Repeat exactly the lines of the listing below, please, starting with the first and ending with the line containing "CORNER_STEPS = 12"; leave out the rest.

Information provided:
^^^^
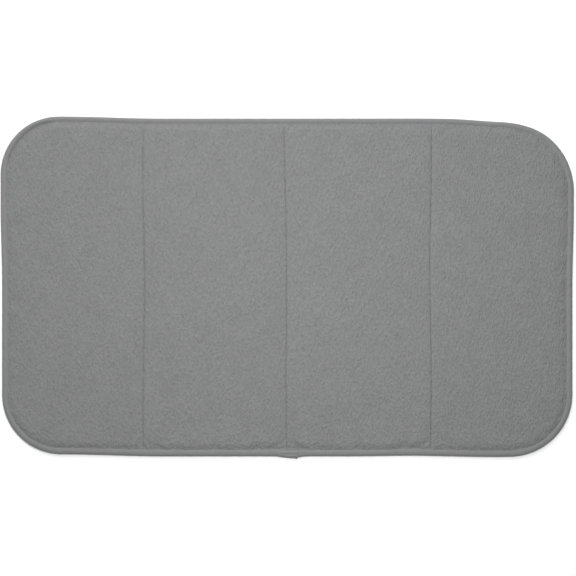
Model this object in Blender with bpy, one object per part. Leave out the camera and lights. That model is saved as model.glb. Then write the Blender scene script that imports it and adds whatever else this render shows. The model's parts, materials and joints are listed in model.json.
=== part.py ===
"""A thin padded bath mat that folds in four along three stitched seams.

Metres, +Z up, +X along the mat. The origin is on the floor under the mat's centre.
Three layers (grip backing, foam, face cloth) are squeezed together at the edge by a folded
binding tape. Each fold seam divides the layers into panels that turn about an axis just above them.
"""

import math

import bmesh
import bpy

# The finished mat, binding included.
MAT_LENGTH = 0.864
MAT_WIDTH = 0.512
CORNER_RADIUS = 0.087
CORNER_STEPS = 12

# The layers between the seams, from the floor up.
BACKING_THICKNESS = 0.0016
FOAM_THICKNESS = 0.0036
FACE_THICKNESS = 0.0022
LAYER_GAP = 0.0003

# The edge, where the binding squeezes the two cloths together and the foam stops short.
BINDING_WIDTH = 0.009
TAPE_THICKNESS = 0.0006
NOSE_DEPTH = 0.002
NOSE_STEPS = 6
EDGE_BACKING_THICKNESS = 0.0010
EDGE_FACE_THICKNESS = 0.0018
SHOULDER_WIDTH = 0.009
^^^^
The answer:
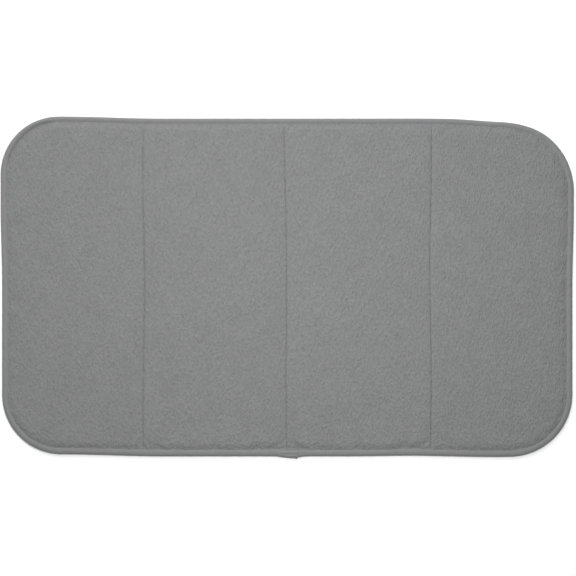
Model this object in Blender with bpy, one object per part. Leave out the camera and lights. That model is saved as model.glb. Then write the Blender scene script that imports it and adds whatever else this render shows. The model's parts, materials and joints are listed in model.json.
=== part.py ===
"""A thin padded bath mat that folds in four along three stitched seams.

Metres, +Z up, +X along the mat. The origin is on the floor under the mat's centre.
Three layers (grip backing, foam, face cloth) are squeezed together at the edge by a folded
binding tape. Each fold seam divides the layers into panels that turn about an axis just above them.
"""

import math

import bmesh
import bpy

# The finished mat, binding included.
MAT_LENGTH = 0.864
MAT_WIDTH = 0.512
CORNER_RADIUS = 0.087
CORNER_STEPS = 12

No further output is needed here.